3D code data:
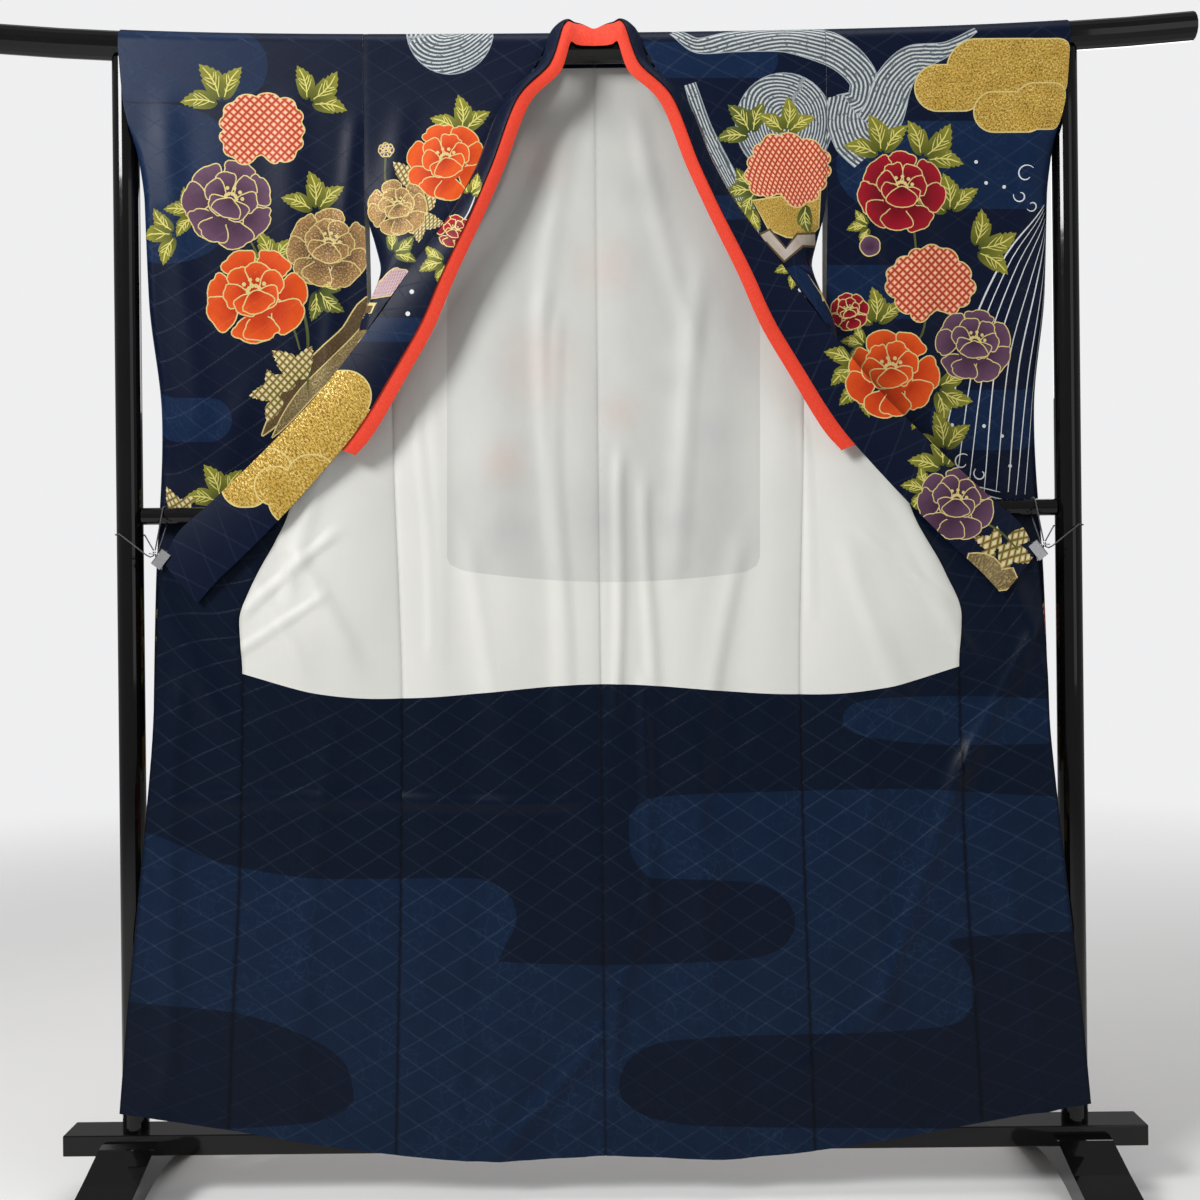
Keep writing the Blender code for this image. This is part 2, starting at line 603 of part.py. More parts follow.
def make_clip(name, side, collection):
    """Folded plate: its section runs front, spine, back, and is extruded along
    the collar end."""
    half = CLIP_SLOT / 2
    section = ((-CLIP_BITE, -half), (-CLIP_BITE + 0.004, -half), (0.0, -half), (0.002, -half + 0.002),
               (0.002, half - 0.002), (0.0, half), (-CLIP_BITE + 0.004, half), (-CLIP_BITE, half))
    along = (math.sin(CLIP_TURN), math.cos(CLIP_TURN))
    across = (math.cos(CLIP_TURN), -math.sin(CLIP_TURN))
    verts = []
    for k in np.linspace(-0.5, 0.5, 5):
        for out, depth in section:
            x = CLIP_AT[0] + out * across[0] + k * CLIP_LONG * along[0]
            z = CLIP_AT[2] + out * across[1] + k * CLIP_LONG * along[1]
            verts.append((side * x, CLIP_AT[1] + depth, z))
    cols = len(section)
    faces = []
    for i in range(4):
        for j in range(cols - 1):
            a = i * cols + j
            faces.append((a, a + 1, a + cols + 1, a + cols))
    plate = sheet(name, verts, faces, CLIP_PLATE, STEEL, 0.25, collection)
    plate.data.materials[0].node_tree.nodes["Principled BSDF"].inputs["Metallic"].default_value = 0.95
    bpy.ops.mesh.primitive_torus_add(major_segments=16, minor_segments=6, major_radius=RING_R,
                                     minor_radius=RING_WIRE,
                                     location=(side * RING_AT[0], RING_AT[1], RING_AT[2]))
    ring = bpy.context.active_object
    ring.name = name + "_ring"
    bpy.context.view_layer.update()
    join = plate.modifiers.new("ring", "BOOLEAN")
    join.operation = "UNION"
    join.solver = "EXACT"
    join.object = ring
    bpy.context.view_layer.objects.active = plate
    bpy.ops.object.modifier_apply(modifier="wall")
    bpy.ops.object.modifier_apply(modifier="ring")
    bpy.data.objects.remove(ring, do_unlink=True)


def make_cords(tag, side, collection):
    """Taut loops from the ring round the post and over the crossbar."""
    rx, ry, rz = RING_AT
    around = []
    for angle in np.linspace(-63.0, 151.0, 13):
        turn = math.radians(angle)
        around.append((POST_X + 0.0206 * math.cos(turn), 0.0206 * math.sin(turn), rz + 0.030))
    loop = [(rx + 0.001, ry - 0.0014, rz + 0.003), (rx + 0.001, ry - 0.0014, rz - 0.003),
            (rx + 0.0055, ry - 0.0014, rz - 0.0048), (rx + 0.0110, ry - 0.0014, rz - 0.0020)]
    path = [(side * x, y, z) for x, y, z in loop + around]
    tube("cord_post_" + tag, path, 0.0010, True, CORD_BLACK, 0.7, 0.0, collection)
    over = []
    for angle in np.linspace(-52.0, 150.0, 12):
        turn = math.radians(angle)
        over.append((rx - 0.0005, 0.0141 * math.cos(turn), BAR_Z + 0.0141 * math.sin(turn)))
    loop = [(rx - 0.0005, ry + 0.0022, rz + 0.003), (rx - 0.0005, ry + 0.0022, rz - 0.003),
            (rx - 0.0005, ry + 0.0062, rz - 0.0050), (rx - 0.0005, ry + 0.0098, rz - 0.0020)]
    path = [(side * x, y, z) for x, y, z in loop + over]
    tube("cord_bar_" + tag, path, 0.0010, True, CORD_BLACK, 0.7, 0.0, collection)


def main():
    clear_scene()
    collection = bpy.data.collections.new("furisode")
    bpy.context.scene.collection.children.link(collection)
    make_stand(collection)
    for tag, side in (("L", -1), ("R", 1)):
        make_body(tag, side, collection)
        make_overlap(tag, side, collection)
        make_sleeve("sleeve_" + tag, side, collection)
        make_clip("clip_" + tag, side, collection)
        make_cords(tag, side, collection)
    shell("collar", collar_rows(31, 6), BAND, NAVY, 0.5, collection)
    shell("inner_collar", inner_rows(), LINING, RED, 0.6, collection)


main()
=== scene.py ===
"""Looks of the furisode on its stand: cloth pieces, painted pattern, finishes, light.

Metres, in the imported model's frame. Painted places are given across and down in
a 1200 by 1200 view from the camera, and put on the plane y = 0 by place().
"""
import math

import bpy
import numpy as np
from mathutils.geometry import delaunay_2d_cdt
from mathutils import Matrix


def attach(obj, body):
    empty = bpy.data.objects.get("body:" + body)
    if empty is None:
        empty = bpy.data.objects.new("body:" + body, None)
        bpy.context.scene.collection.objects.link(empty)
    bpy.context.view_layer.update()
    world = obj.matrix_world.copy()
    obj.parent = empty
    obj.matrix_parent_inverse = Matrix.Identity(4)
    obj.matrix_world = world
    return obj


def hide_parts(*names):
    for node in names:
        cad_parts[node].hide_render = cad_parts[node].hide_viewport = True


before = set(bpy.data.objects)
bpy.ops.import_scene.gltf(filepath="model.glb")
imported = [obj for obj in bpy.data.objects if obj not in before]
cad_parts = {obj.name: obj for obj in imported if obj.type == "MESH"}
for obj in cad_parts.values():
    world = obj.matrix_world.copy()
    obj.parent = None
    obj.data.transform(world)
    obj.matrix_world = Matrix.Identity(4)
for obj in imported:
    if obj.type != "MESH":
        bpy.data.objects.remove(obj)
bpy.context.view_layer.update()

SIDES = (("L", -1), ("R", 1))

# Camera: height, distance to the painted plane, width of the view and focal length
# in view units, sensor in millimetres, roll
EYE_Z = 0.87
REACH = 2.03
VIEW = 1200.0
FOCAL = 1380.0
SENSOR = 36.0
TILT = math.radians(0.6)

# Sizes shared with the solids: walls of the outer cloth and the lining, distance of
# their middles, gap at a seam, wall of the collar band, rail, posts and crossbar,
# radius of the cloth's middle over the rail, the right clip's ring
CLOTH = 0.0012
LINING = 0.0010
LAYER = 0.0016
SEAM = 0.0001
BAND = 0.0030
RAIL_R = 0.021
RAIL_Z = 1.680
POST_X = 0.690
BAR_Z = 1.000
FOLD_R = RAIL_R + 0.0008 + CLOTH / 2
RING = (0.6389, -0.0490, 0.9431)

# Tie cords: radius of the loops round a post and round the crossbar
POST_LOOP = 0.0206
BAR_LOOP = 0.0141

# Sewn shells: wall of the outer cloth and of the lining, cell of the search for
# painted outlines, how far off the panel a small shape may lie
SHELL = 0.0009
THIN_SHELL = 0.0007
CELL = 0.0016
OFF_PANEL = 0.0015

# Spacing of the mesh on the panels, and how far from a sewn edge a lining gets painted shade
BODY_STEP = 0.0075
SLEEVE_STEP = 0.0065
LINING_STEP = 0.0050
COLLAR_STEP = 0.0055
INNER_STEP = 0.0045
SEAM_SHADE = 0.0024

# Woven silk: width and height of its diamonds, one turn of the sine in its ribs.
# Floor: half its width
DIAMOND_X = 0.064
DIAMOND_Y = 0.042
TURN = 6.2832
FLOOR = 9.0

# Streams: distance of their fine lines, and how many the share in "touch" spans
LINE_PITCH = 0.0058
LINES_MOST = 40.0

# Dotted flowers: distance of the dots. Body panel: its side seam at the shoulder
DOT_PITCH = 0.0118
SHOULDER_X = 0.3365

# Strength of the creases on body and sleeve, and the deepest troughs
BODY_GAIN = 2.4
SLEEVE_GAIN = 2.0
DEEPEST = -0.0018
LINING_DEEPEST = -0.0002

# Side seam: height and half width
SIDE = (
    (1.700, 0.3365), (1.480, 0.3365), (1.440, 0.3340), (1.385, 0.3210),
    (1.330, 0.3105), (1.270, 0.3060), (1.200, 0.3030), (1.040, 0.2980),
    (0.860, 0.2920), (0.730, 0.2895), (0.450, 0.2935), (0.250, 0.2985),
    (0.060, 0.3035),
)

# Back panel: height and depth
BACK_DEPTH = (
    (1.700, 0.0222), (1.640, 0.0215), (1.500, 0.0150), (1.330, 0.0050),
    (1.150, -0.0065), (1.040, -0.0152), (0.970, -0.0160), (0.600, -0.0215),
    (0.300, -0.0280), (0.120, -0.0315), (0.050, -0.0318),
)

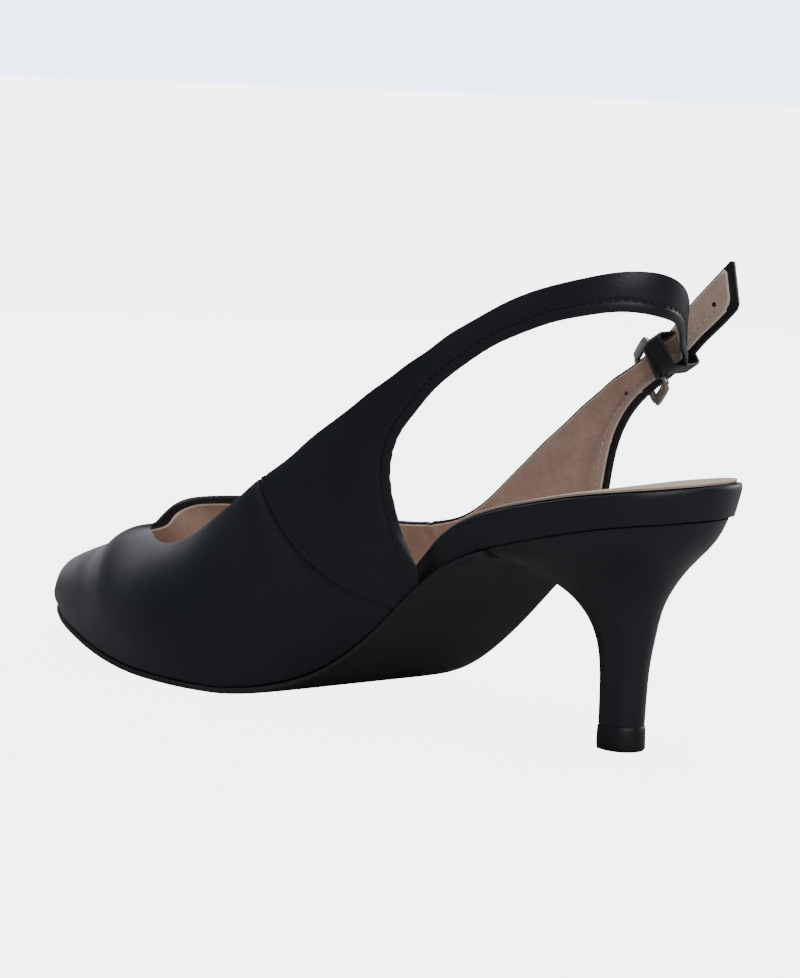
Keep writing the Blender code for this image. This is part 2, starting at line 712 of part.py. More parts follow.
def make_buckle(fold, metal):
    """A frame whose rear side runs through the strap's fold, and a prong that lies on its front side."""
    bar, across, ahead, inward = fold
    along = ahead * np.cos(BUCKLE_TILT) - inward * np.sin(BUCKLE_TILT)
    plane = np.cross(across, along)
    centre = bar + along * BUCKLE_LENGTH / 2
    path = rounded_rectangle(centre, along, across, BUCKLE_LENGTH / 2, BUCKLE_WIDTH / 2, BUCKLE_CORNER)
    closed_loop("buckle_frame", path, round_profile(WIRE_RADIUS), plane, metal)
    rise = WIRE_RADIUS * 1.8 + PIECE_GAP
    front = bar + along * BUCKLE_LENGTH - inward * rise + ahead * 0.0006
    level = np.array([ahead[0], 0.0, ahead[2]]) / np.hypot(ahead[0], ahead[2])
    start = front - level * (BUCKLE_LENGTH * 0.62) + inward * 0.0011
    data = bmesh.new()
    loops = []
    for place, radius in ((start, 0.8), (start * 0.5 + front * 0.5, 0.8), (front, 0.55)):
        ring = []
        for a, b in round_profile(WIRE_RADIUS * radius):
            ring.append(data.verts.new(place + across * a + inward * b))
        loops.append(ring)
    for a, b in zip(loops, loops[1:]):
        for k in range(8):
            data.faces.new([a[k], a[(k + 1) % 8], b[(k + 1) % 8], b[k]])
    data.faces.new(loops[0][::-1])
    data.faces.new(loops[-1])
    face_out(data)
    add_object("buckle_prong", data, metal)


def make_keeper(fold, material):
    """A narrow leather loop round the strap's end and the tail, just behind the fold."""
    bar, across, ahead, _ = fold
    level = np.array([ahead[0], 0.0, ahead[2]]) / np.hypot(ahead[0], ahead[2])
    upright = np.array([-level[2], 0.0, level[0]])
    centre = bar - level * (FOLD_TAB + KEEPER_WIDTH / 2 + KEEPER_BACK) + upright * KEEPER_LIFT
    centre[1] = BALL_HALF_WIDTH * KEEPER_SIDE
    sideways = np.array([0.0, 1.0, 0.0])
    path = rounded_rectangle(centre, sideways, upright, KEEPER_HALF_DEPTH, KEEPER_HALF_SPAN, 0.0024)
    half_wall, half_width = KEEPER_WALL / 2, KEEPER_WIDTH / 2
    profile = [(-half_wall, -half_width), (half_wall, -half_width), (half_wall, half_width), (-half_wall, half_width)]
    closed_loop("keeper_loop", path, profile, level, material)


def main():
    for old in list(bpy.data.objects):
        bpy.data.objects.remove(old, do_unlink=True)
    leather = plain_material("upper_leather", (0.012, 0.012, 0.014), 0.42)
    surface = upper_surface()
    make_upper(surface, leather)
    make_outsole(plain_material("outsole_rubber", (0.02, 0.02, 0.022), 0.7))
    make_footbed(plain_material("footbed_leather", (0.012, 0.012, 0.014), 0.42))
    make_sock(plain_material("sock_lining", (0.42, 0.28, 0.22), 0.7))
    make_heel(plain_material("heel_leather", (0.012, 0.012, 0.014), 0.4))
    make_top_lift(plain_material("lift_rubber", (0.02, 0.02, 0.02), 0.6))
    make_buckle(surface[2], plain_material("buckle_metal", (0.42, 0.40, 0.36), 0.3, 1.0))
    make_keeper(surface[2], plain_material("keeper_leather", (0.012, 0.012, 0.014), 0.42))


main()
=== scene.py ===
"""Looks of a right-foot slingback court shoe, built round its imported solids.

The upper is drawn again as separate leather panels, a lining and stitches. Its section tables repeat
the solid's, but for a higher toe crown, a throat and outer topline further forward, the sling's end and
the tail's tip. The other pieces are smooth copies of their solids. Lengths are metres, +X runs to the
toe, +Y to the inner side.
"""

import logging
import math
from collections.abc import Callable, Sequence
from dataclasses import dataclass, field
from enum import Enum

import bmesh
import bpy
import numpy as np
from mathutils import Matrix, Vector
from mathutils.kdtree import KDTree


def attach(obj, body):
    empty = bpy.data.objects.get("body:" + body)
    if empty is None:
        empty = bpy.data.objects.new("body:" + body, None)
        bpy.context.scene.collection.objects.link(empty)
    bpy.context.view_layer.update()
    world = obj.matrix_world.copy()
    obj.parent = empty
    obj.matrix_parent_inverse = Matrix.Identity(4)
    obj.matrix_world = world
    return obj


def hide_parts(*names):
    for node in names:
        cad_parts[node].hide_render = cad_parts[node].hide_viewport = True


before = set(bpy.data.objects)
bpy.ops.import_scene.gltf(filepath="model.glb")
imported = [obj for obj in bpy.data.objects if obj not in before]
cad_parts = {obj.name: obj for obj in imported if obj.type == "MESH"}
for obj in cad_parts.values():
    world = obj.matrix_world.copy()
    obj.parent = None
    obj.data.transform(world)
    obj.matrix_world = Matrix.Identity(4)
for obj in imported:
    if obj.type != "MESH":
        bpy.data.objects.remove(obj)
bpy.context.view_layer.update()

LOG = logging.getLogger("slingback")

SHOE_LENGTH = 0.2442
BACK_OVERHANG = 0.0302
BALL_HALF_WIDTH = 0.0376
HEEL_RISE = 0.0632
SOLE_TOP = 0.0026
SKEW = 0.17
SEAM_STEP = 0.0004
FOLD_TAB = 0.0012
FOLD_RADIUS = 0.00287
MEDIAL_SEAM_ROW = 14
LATERAL_SEAM_ROW = 13
CROWN_ROWS = 8
THROAT_REACH = 0.012
TIP_POINTS = 60
WALL_EDGE_ANGLE = 1.0
SHADE_ANGLE = 55

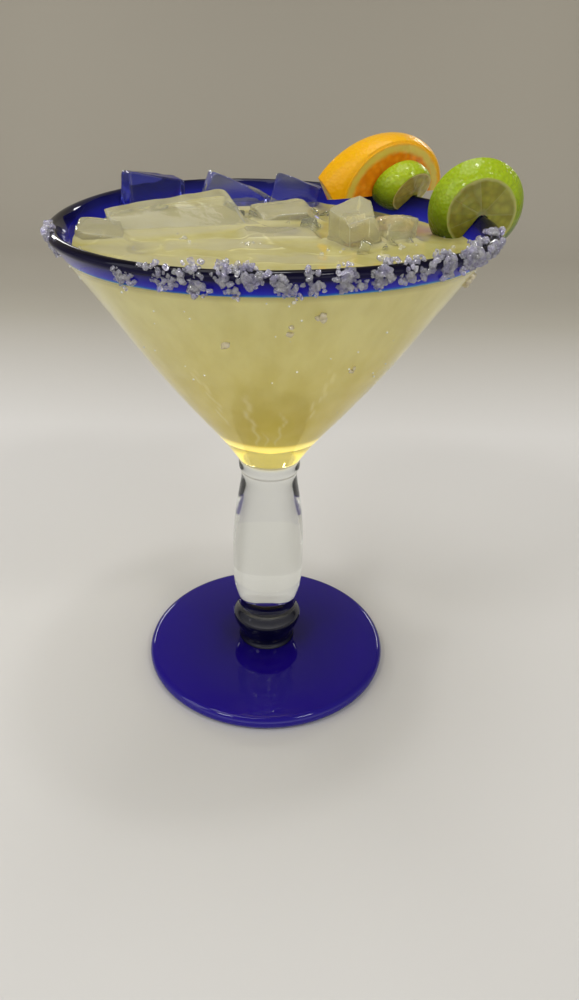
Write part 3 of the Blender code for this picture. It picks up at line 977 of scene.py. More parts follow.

> **Task requirements**:
Every line of the listing that holds "image" is to be counted; give only the resulting number.

> **Result**:
2